Jennifer M. Oliver, CIPP/US
On April 9, 2019, the California Senate Standing Committee on Judiciary voted 5-3 in support of advancing SB 561 out of their committee. SB 561 would expand the private right of action under the California Consumer Protection Act (“CCPA”) beyond damages for data breaches, remove the 30-day cure period for Attorney General (“AG”) enforcement actions, and remove the AG obligation to provide compliance opinions. The bill now moves to the Senate Standing Committee on Appropriations.
In her opening remarks, Committee Chair Senator Hannah-Beth Jackson said that without SB 561, the CCPA is doomed to become a “right without a remedy.” Sen. Jackson argued that the amendment affords consumers access to justice by allowing them to exercise their own rights under the CCPA, and ensures accountability by removing the right-to-cure provision that hinders the AG’s enforcement. She also noted that (i) the bill does not implicate the right-to-cure provision attached to the consumer enforcement provision; rather it only removes that provision for the AG, and (ii) requiring the AG to provide opinions would be burdensome and a drag on taxpayer funds.
According to Sen. Jackson, opponents of the amendment want to dilute CCPA’s impact and cater to their specific interests, for example, by seeking exemptions for certain industries. Arguments that increased privacy enforcement will stifle innovation are tiresome, said Sen. Jackson, and are contradicted by industry requests for more privacy regulation, a reference to Facebook. Profit, she argued, cannot come at expense of values and priorities of people the legislators represent, and if privacy is incompatible with a company’s business model, it is time to innovate. In fact, she said, companies that promise their customers privacy are flourishing.
A representative of the AG’s office noted that the CCPA offers protection for consumers but also presents serious workability challenges for the AG’s office. It is too difficult, he said, for the AG to carry out enforcement duties under the CCPA as written.

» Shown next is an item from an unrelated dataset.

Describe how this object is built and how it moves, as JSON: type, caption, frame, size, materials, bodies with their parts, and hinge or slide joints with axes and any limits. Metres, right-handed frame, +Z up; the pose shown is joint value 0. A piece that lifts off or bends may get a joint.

The California Chamber of Commerce, on the other hand, argued in opposition to SB 561, stating that CCPA will be challenging to implement for the AG and for businesses because the law is a “moving target” and regulations won’t be finished until after enforcement starts. Numerous other organizations voiced opposition as well.
In the debate following the opening statements, one senator pointed out that the term “cure” is not defined in the statute, leaving as an open question the standard to be met to achieve a cure.
The AG’s office pointed out that there are other statutory provisions with a similar right to cure that the they have looked to for guidance, for example the Labor Code.
Finally, Sen. Jackson suggested that upcoming rulemaking can clarify the definition of the term “cure.” Other senators were skeptical that regulations can resolve these issues, warning that courts may be left to resolve it instead.
Alternatives to private right of action
One senator suggested there might be another mechanism for enforcement, similar to that in the CA Bus. Prof. Code 17200, under which a public official is authorized to enforce the law. If something similar were incorporated in the CCPA, he argued, the individual private right of action could be removed, and a city, county, or district attorney would be entitled to enforce in lieu of private plaintiffs.
The hearing concluded with a vote on whether to advance the bill out of the Standing Judiciary Committee and send it to the Standing Appropriations Committee. The vote passed with five yeas and three nays, but with several senators noting that while they support advancing the bill they are not in support of the proposed measure its “current state.”